Hand back each line, unchanged, from the top down to the line where "the ball's centre." sits.

++++

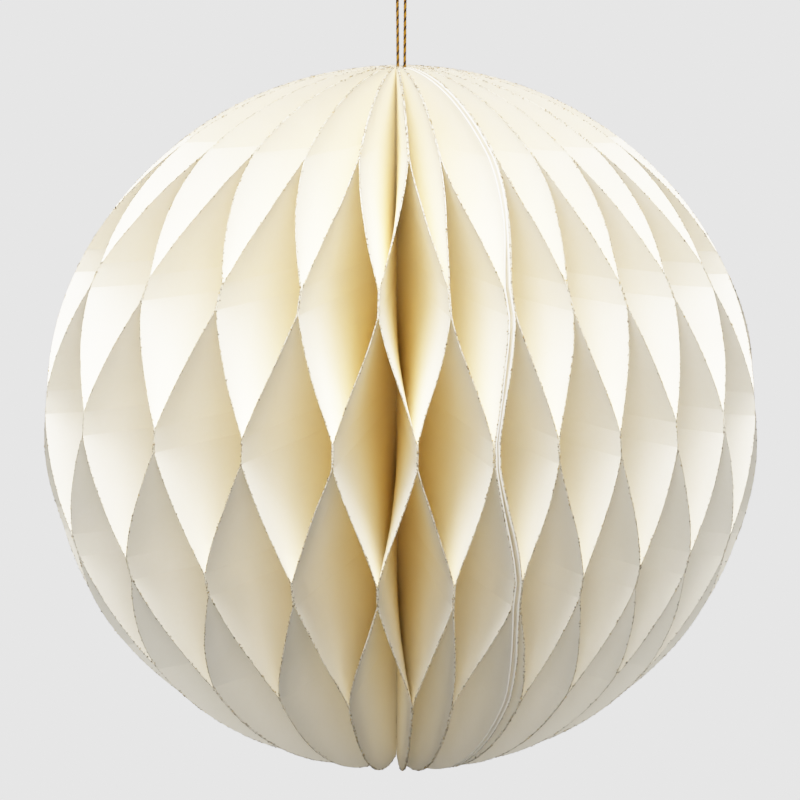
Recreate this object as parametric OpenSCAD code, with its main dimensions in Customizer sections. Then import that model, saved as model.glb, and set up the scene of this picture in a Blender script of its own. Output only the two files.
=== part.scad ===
// Paper honeycomb ball on a hanging cord.
//
// Stiff half-disc leaves stand around a vertical spine. Each leaf is glued to its neighbours along
// horizontal strips, and the strips of one row lie midway between those of the rows above and below,
// so the opened leaves part into tall diamond cells. The first and the last leaf carry a cover card
// with small magnets and meet at the seam. Units are millimetres. The origin is the point where a
// hook carries the loop, +Z is up and the front is -Y. Angles around the ball start at the front
// and grow towards +X. Heights in this file are counted from the ball's centre.

/* [Ball] */
// Height of the open ball, pole to pole
ball_height = 200; // [160:5:260]
// Width of the open ball at its equator
ball_width = 203; // [160:1:264]
// Number of leaves, always odd
leaf_count = 41; // [31:2:45]
// Angle of the closing seam around the ball
seam_angle = 15.7; // [-30:0.1:30]
// How closely the cells gather beside the seam
gather = 0.43; // [0:0.01:0.5]
// How much the gathering leans to one side of the seam
lean = 0.04; // [0:0.01:0.1]
// How far the seam swings back to the last cell in the top row
top_swing = 1; // [0:0.05:1]
// How far the seam swings back to the last cell in the bottom row
low_swing = 0.55; // [0:0.05:1]
// Where the first two leaves meet in those rows, from line 2 at 0 to line 1 at 1
outer_meet = 0.36; // [0.2:0.02:1]

/* [Cells] */
// Height between one row of glue strips and the next
row_pitch = 37; // [32:1:40]
// Height of the middle row above the ball's centre
middle_row = 9; // [-9:1:9]
// Height of one glue strip
strip_height = 6.4; // [6:0.2:9]
// Rounding of the panels between strips, 0 for straight ones
curl = 0.1; // [0:0.05:1]

/* [Paper] */
// Thickness of a leaf
paper = 0.22; // [0.15:0.01:0.25]
// Thickness of a glue film
glue = 0.03; // [0.02:0.01:0.04]
// Thickness of a cover card
card = 0.35; // [0.3:0.05:0.5]

/* [Closure] */
// Diameter of a closing magnet
magnet_d = 6; // [4:0.5:6]
// Thickness of a closing magnet
magnet_h = 0.5; // [0.4:0.1:0.6]
// Distance from the leaf's rim to a magnet's centre
magnet_inset = 14; // [8:1:20]

/* [Spine] */
// Radius of the ring in which the leaves stand
root_radius = 2.4; // [2.4:0.1:3]
// Outer diameter of the binding tube
binding_d = 4.6; // [4.4:0.1:4.6]
// Bore of the binding tube
binding_bore = 3.9; // [3.6:0.1:4]

/* [Cord] */
// Diameter of the cord
cord_d = 0.85; // [0.6:0.05:1]
// Distance between the two strands at the ball's pole
strand_pitch = 1.92; // [1.8:0.02:2.2]
// Distance between the two strands at the top of the loop
loop_width = 3.3; // [2.6:0.1:8]
// Distance from the hook down to the ball's centre
hang_height = 180; // [150:5:300]

/* [Hidden] */
$fn = 48;
tiny = 0.02;                                // running gap at magnets and knot
degree = 180 / PI;
half_height = ball_height / 2;
half_width = ball_width / 2;
leaf_tip = root_radius + 1.7;               // radius at which a leaf's outline ends at a pole
card_root = 2.5;                            // distance from the leaf's root to the card's inner edge
card_tip = 7;                               // least radius at which a card's outline ends near a pole
row_count = 5;
low_row = middle_row - (row_count - 1) / 2 * row_pitch;
high_row = low_row + (row_count - 1) * row_pitch;
panel_steps = 4;                            // facets from one row to the next
cap_step = 6;                               // latitude step of the outline beyond the last rows
cover = card + glue;
glued_pair = (paper + glue) / 2;            // from the middle of a glue film to a leaf's middle
closed_gap = 2 * magnet_h + tiny;           // free gap between the two closed cover cards
closed_pair = paper + 2 * cover + closed_gap;  // from the first leaf's middle to the last leaf's
slot_angle = asin(closed_pair / 2 / root_radius);
root_step = (360 - 2 * slot_angle) / (leaf_count - 1);
pole_gap = 0.5;                             // from the bending point of the cord to each cord end
pivot_z = half_height + pole_gap;
binding_top = half_height - 4;
binding_bottom = 12 - half_height;
knot_r = 2.15;
knot_z = binding_bottom - tiny - knot_r;
cord_lap = 0.1;                             // how far a strand runs on inside the bend of the loop
cord_step = 0.02;                           // how much thicker the cord is in the bend
cord_end = 3.5;                             // length of the cut cord ends below the knot
cord_end_pitch = 1.3;                       // distance between the two cut ends
loop_top = hang_height + (cord_d + cord_step) / 2;  // middle of the cord over the hook

cream = [0.96, 0.94, 0.87];
gold = [0.72, 0.52, 0.2];

function leaf_name(i) = str("leaf_", i < 10 ? "0" : "", i);

// ---- Shape of the ball -------------------------------------------------------------------------

// Unit vector that points away from the axis at an angle, and the one square to it.
function away(a) = [sin(a), -cos(a)];
function beside(a) = [cos(a), sin(a)];

// Radius of the ball at a height.
function ball_radius(z) = half_width * sqrt(1 - pow(z / half_height, 2));

// Height at which the ball has a given radius, above the centre.
function height_at(r) = half_height * sqrt(1 - pow(r / half_width, 2));

// Angle from the seam to the place u around the ball, with u from 0 to 1. The cells are narrow
// beside the seam and wide opposite it.
function spread(u) =
    360 * u - gather * degree * sin(360 * u) + lean * degree / 2 * (1 - cos(720 * u));

// Angle around the ball of glue line j, which lies between leaves j and j + 1.
function line_angle(j) = seam_angle - spread((j - 0.5) / (leaf_count - 1));

// 1 at the middle row and every second row from it, 0 at the rows between, level across a strip and
// beyond the last rows.
function wave(z) =
    let (
        rows = min(2, abs(z - middle_row) / row_pitch),
        near = abs(1 - (rows - 2 * floor(rows / 2))),
        flat = strip_height / row_pitch / 2,
        x = min(1, max(0, (near - flat) / (1 - 2 * flat)))
    )
    (1 - curl) * x + curl * x * x * (3 - 2 * x);

// Heights of the facets of a leaf, from pole to pole.
function levels() =
    let (
        top_start = asin((high_row + strip_height / 2) / half_height),
        low_start = asin((low_row - strip_height / 2) / half_height),
        pole = asin(height_at(leaf_tip) / half_height),
        top_steps = ceil((pole - top_start) / cap_step),
        low_steps = ceil((pole + low_start) / cap_step),
        panel = row_pitch - strip_height
    )
    concat(
        [for (k = [0 : low_steps - 1]) half_height * sin(-pole + (pole + low_start) * k / low_steps)],
        [for (row = [0 : row_count - 1]) each concat(
            [low_row + row * row_pitch - strip_height / 2],
            [for (k = [0 : row < row_count - 1 ? panel_steps - 1 : 0])
                low_row + row * row_pitch + strip_height / 2 + panel * k / panel_steps]
        )],
        [for (k = [1 : top_steps]) half_height * sin(top_start + (pole - top_start) * k / top_steps)]
    );

// ---- Lines of a leaf ---------------------------------------------------------------------------

function is_odd(i) = i % 2 == 1;

// Root of leaf i, on the ring around the spine.
function root(i) = root_radius * away(seam_angle - slot_angle - (i - 1) * root_step);

// Sideways distance from glue line to leaf, in the rows of the middle row's kind and in the others.
// The first and the last leaf stand a closed pair apart and share the glue lines on both sides.
function even_shift(i) = !is_odd(i) ? -glued_pair : glued_pair + (i == leaf_count ? closed_pair : 0);
function odd_shift(i) = !is_odd(i) ? glued_pair : -glued_pair - (i == 1 ? closed_pair : 0);

// The same for the closed seam where it swings back against the leaf before the last.
function back_shift(i) = -3 * glued_pair - (i == 1 ? closed_pair : 0);

// Angle of the glue line between leaves i - 1 and i, or i and i + 1, in the middle row's kind of rows.
// In the outer rows nothing across the seam pulls at the first two leaves, and their line gives way.
function even_line(i, outer) =
    outer && i <= 2
        ? outer_meet * line_angle(1) + (1 - outer_meet) * line_angle(2)
        : line_angle(is_odd(i) ? i : i - 1);

// Direction in which leaf i runs out from its root at height z. From row to row it swings from one
// glue line to the next. What stands in the closed seam is free of its neighbours in the outer rows
// and swings the other way there.
function heading(i, z, in_seam) =
    let (
        outer = abs(z - middle_row) > row_pitch,
        back = outer && in_seam,
        w = wave(z) * (back ? (z > middle_row ? top_swing : low_swing) : 1),
        even = back ? line_angle(i - 2) : even_line(i, outer),
        a = w * even + (1 - w) * line_angle(is_odd(i) ? i - 1 : i),
        shift = w * (back ? back_shift(i) : even_shift(i)) + (1 - w) * odd_shift(i),
        way = half_width * away(a) + shift * beside(a) - root(i)
    )
    way / norm(way);

// Distance along a direction from the root of leaf i to the surface of the ball at height z.
function reach(i, z, d) =
    let (along = root(i) * d)
    sqrt(pow(ball_radius(z), 2) - root_radius * root_radius + along * along) - along;

// Point at height z, at a distance from the root of leaf i along d and a distance sideways.
function leaf_point(i, z, d, out, side) =
    let (p = root(i) + out * d + side * [-d.y, d.x])
    [p.x, p.y, z];

// Cross-section at height z of a sheet along leaf i: out through its stations on the low side, and
// back from the rim on the high side.
function outline(i, z, in_seam, stations, low, high) =
    let (
        d = heading(i, z, in_seam),
        out = concat(stations, [reach(i, z, d)]),
        last = len(out) - 1
    )
    concat(
        [for (k = [0 : last]) leaf_point(i, z, d, out[k], low)],
        [for (k = [last : -1 : 0]) leaf_point(i, z, d, out[k], high)]
    );

// ---- Sub-parts ---------------------------------------------------------------------------------

// Puts a shape whose heights are counted from the ball's centre below the hook.
module hung() {
    translate([0, 0, -hang_height]) children();
}

// A sheet that follows leaf i to its rim through a list of stations, which are distances from the
// root. It is faceted at the given heights.
module sheet(i, in_seam, stations, low, high, heights) {
    ring = 2 * (len(stations) + 1);
    last = ring * (len(heights) - 1);
    walls = [for (level = [0 : ring : last - ring], k = [0 : ring - 1])
        let (
            a = level + k,
            b = level + (k + 1) % ring,
            c = a + ring,
            d = b + ring,
            on_high_side = k > len(stations) && k < ring - 1
        )
        each on_high_side ? [[a, c, b], [c, d, b]] : [[a, c, d], [a, d, b]]
    ];
    bottom = [for (k = [0 : ring - 1]) k];
    top = [for (k = [ring - 1 : -1 : 0]) last + k];
    polyhedron(
        points = [for (z = heights) each outline(i, z, in_seam, stations, low, high)],
        faces = concat(walls, [bottom, top])
    );
}

// The first and the last leaf have a line of facets' corners where their cover card begins, so that
// card and leaf follow each other exactly.
module leaf(i) {
    stations = i == 1 || i == leaf_count ? [0, card_root] : [0];
    color(cream) hung() sheet(i, i == leaf_count, stations, -paper / 2, paper / 2, levels());
}

// A cover card is glued to the outside of an end leaf, on the side where the ball closes. Both cards
// stand in the seam. The first leaf leaves its card in the outer rows, the last one keeps to it.
module cover_card(i, side) {
    inside = side * (paper / 2 + glue);
    outside = side * (paper / 2 + cover);
    heights = [for (z = levels()) if (ball_radius(z) > card_tip) z];
    low = min(inside, outside);
    high = max(inside, outside);
    color(cream) hung() sheet(i, true, [card_root], low, high, heights);
}

// Two magnets sit on a cover card, in the rows above and below the middle row.
module magnets(i, side) {
    for (z = [middle_row - row_pitch, middle_row + row_pitch]) {
        d = heading(i, z, true);
        out = reach(i, z, d) - magnet_inset;
        at = leaf_point(i, z, d, out, side * (paper / 2 + cover + tiny / 4));
        color("silver")
            hung()
            translate(at)
            rotate([0, 0, atan2(d.y, d.x)])
            rotate([side > 0 ? -90 : 90, 0, 0])
            cylinder(d = magnet_d, h = magnet_h);
    }
}

// A strip of paper curled into a tube behind the leaves' roots, open along the seam.
module spine_binding() {
    color(cream)
        hung()
        translate([0, 0, binding_bottom])
        rotate([0, 0, seam_angle - 90 + slot_angle])
        rotate_extrude(angle = 360 - 2 * slot_angle)
        translate([binding_bore / 2, 0])
        square([(binding_d - binding_bore) / 2, binding_top - binding_bottom]);
}

// Two straight strands side by side that rise from a height and lean apart.
module strands(low, rise, lean) {
    for (side = [-1, 1])
        translate([side * strand_pitch / 2, 0, low])
        rotate([0, side * lean, 0])
        cylinder(d = cord_d, h = rise);
}

// The strands of the loop lean apart just enough to run smoothly into the bend over the hook.
module hanging_loop() {
    low = pivot_z + pole_gap;
    bend_r = loop_width / 2;
    bend_z = loop_top - bend_r;
    reach = norm([strand_pitch / 2, bend_z - low]);
    lean = asin(bend_r / reach) - atan2(strand_pitch / 2, bend_z - low);
    color(gold) hung() {
        strands(low, sqrt(reach * reach - bend_r * bend_r) + cord_lap, lean);
        translate([0, 0, bend_z])
            rotate([90, lean, 0])
            rotate_extrude(angle = 180 + 2 * lean)
            translate([bend_r, 0])
            circle(d = cord_d + cord_step);
    }
}

module cord_tail() {
    above_knot = knot_z + knot_r;
    color(gold) hung() strands(above_knot, pivot_z - pole_gap - above_knot, 0);
}

module stop_knot() {
    color(gold) hung() {
        translate([0, 0, knot_z])
            sphere(r = knot_r);
        for (side = [-1, 1])
            translate([side * cord_end_pitch / 2, 0, knot_z - knot_r - cord_end + cord_d])
            cylinder(d = cord_d, h = cord_end);
    }
}

// ---- Assembly ----------------------------------------------------------------------------------

for (i = [1 : leaf_count]) {
    leaf(i);
}
cover_card(1, 1);  // left_cover_card
cover_card(leaf_count, -1);  // right_cover_card
magnets(1, 1);  // left_magnets
magnets(leaf_count, -1);  // right_magnets
spine_binding();
hanging_loop();
cord_tail();
stop_knot();
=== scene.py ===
"""The look of a paper honeycomb ball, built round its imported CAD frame.

Stiff cream leaves stand round a spine and are glued in staggered strips, so that they part into tall
cells. Gold glitter sits on their rims and a twisted gold cord carries the ball. Lengths are metres.
"""

import math

import bpy
import numpy as np
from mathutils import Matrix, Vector


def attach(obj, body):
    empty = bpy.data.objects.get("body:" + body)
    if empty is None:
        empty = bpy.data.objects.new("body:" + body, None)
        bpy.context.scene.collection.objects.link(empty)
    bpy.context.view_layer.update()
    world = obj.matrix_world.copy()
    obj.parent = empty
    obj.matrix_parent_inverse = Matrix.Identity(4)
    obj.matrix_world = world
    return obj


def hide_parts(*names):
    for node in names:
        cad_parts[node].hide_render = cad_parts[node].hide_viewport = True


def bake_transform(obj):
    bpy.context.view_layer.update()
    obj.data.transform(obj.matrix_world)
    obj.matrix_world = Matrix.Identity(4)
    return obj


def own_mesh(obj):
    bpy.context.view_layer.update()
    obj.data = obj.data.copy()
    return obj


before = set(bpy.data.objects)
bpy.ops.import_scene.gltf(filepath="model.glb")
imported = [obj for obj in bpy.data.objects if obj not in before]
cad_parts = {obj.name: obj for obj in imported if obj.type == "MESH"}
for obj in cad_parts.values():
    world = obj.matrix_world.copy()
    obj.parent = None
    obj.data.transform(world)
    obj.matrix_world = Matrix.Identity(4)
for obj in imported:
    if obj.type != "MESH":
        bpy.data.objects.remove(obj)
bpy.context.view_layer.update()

MM = 0.001

# ---- The ball, with the sizes and rules of its CAD model -------------------------------------------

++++

Task result:
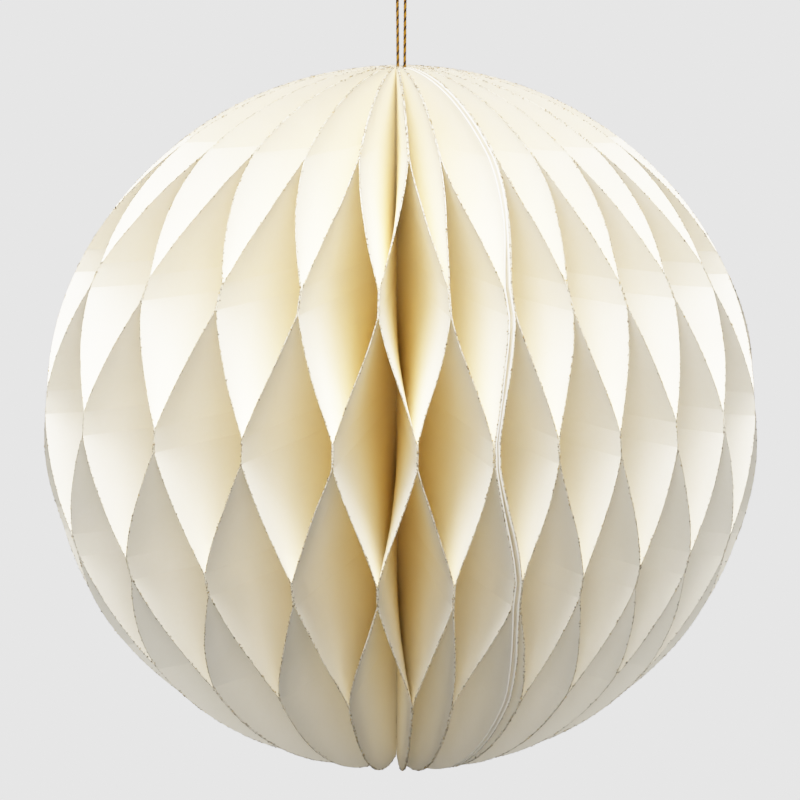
Recreate this object as parametric OpenSCAD code, with its main dimensions in Customizer sections. Then import that model, saved as model.glb, and set up the scene of this picture in a Blender script of its own. Output only the two files.
=== part.scad ===
// Paper honeycomb ball on a hanging cord.
//
// Stiff half-disc leaves stand around a vertical spine. Each leaf is glued to its neighbours along
// horizontal strips, and the strips of one row lie midway between those of the rows above and below,
// so the opened leaves part into tall diamond cells. The first and the last leaf carry a cover card
// with small magnets and meet at the seam. Units are millimetres. The origin is the point where a
// hook carries the loop, +Z is up and the front is -Y. Angles around the ball start at the front
// and grow towards +X. Heights in this file are counted from the ball's centre.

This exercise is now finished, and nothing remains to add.